“You are standing here at a place where history was written in its darkest form.”
Where you stand today, a magnificent school building once stood. Built in the late 19th century as the Prussian School of Applied Arts, it was a place filled with creativity and learning. Young artists worked in its bright studios; the air was scented with fresh paint and wood shavings. Yet, this place was soon to lose its true identity.
In 1933—just weeks after the National Socialists seized power—the newly established Secret State Police, the Gestapo, moved in. Under Hermann Göring, renovations began. The spacious classrooms were converted into offices and interrogation rooms. In the basement, a prison was constructed—small, dark cells where political opponents were confined, interrogated, and often tortured.

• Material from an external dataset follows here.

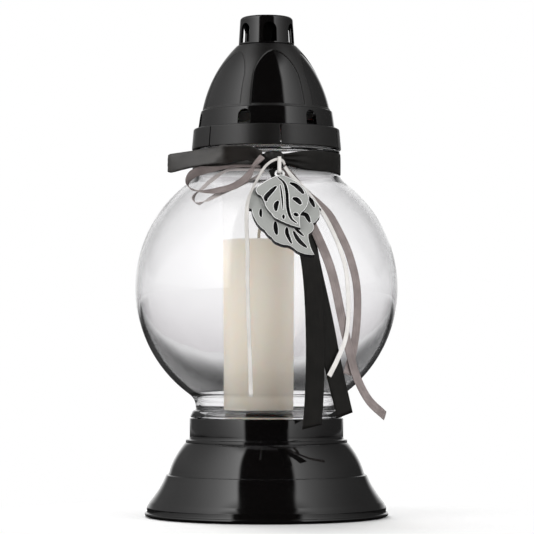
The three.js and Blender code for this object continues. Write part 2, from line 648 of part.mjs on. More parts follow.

The complex soon expanded. Next door, in the Hotel Prinz Albrecht, the SS leadership established its headquarters. The neighboring Prinz Albrecht Palace became the seat of the Reich Security Main Office. Together, these buildings formed the very heart of National Socialist terror. From this location, arrests, deportations, and murders were planned—not only in Berlin but throughout occupied Europe.
During the Second World War, Allied bombs struck this site as well. By 1945, the building lay in ruins. After the war, the rubble was cleared away. For decades, the grounds remained a vacant wasteland—situated directly alongside the Berlin Wall, overlooked and overgrown.
It was not until the 1980s that efforts to remember this history began. During excavations, the walls of the old basement were rediscovered. Today, you can still see the remains of the
cells where people were once imprisoned.
You are now standing in the very center of the “Topography of Terror” site. Here, a large open-air exhibition and a permanent indoor exhibition tell the story of this site and of the institutions that organized terror and crimes from this very location. Photographs, documents, and eyewitness accounts clearly demonstrate what took place here—and the consequences it had for millions of people.
What once began as a school became a center of terror—and is today a place of learning and remembrance. The “Topography of Terror” aims not only to commemorate but also to warn: to ensure that history does not repeat itself.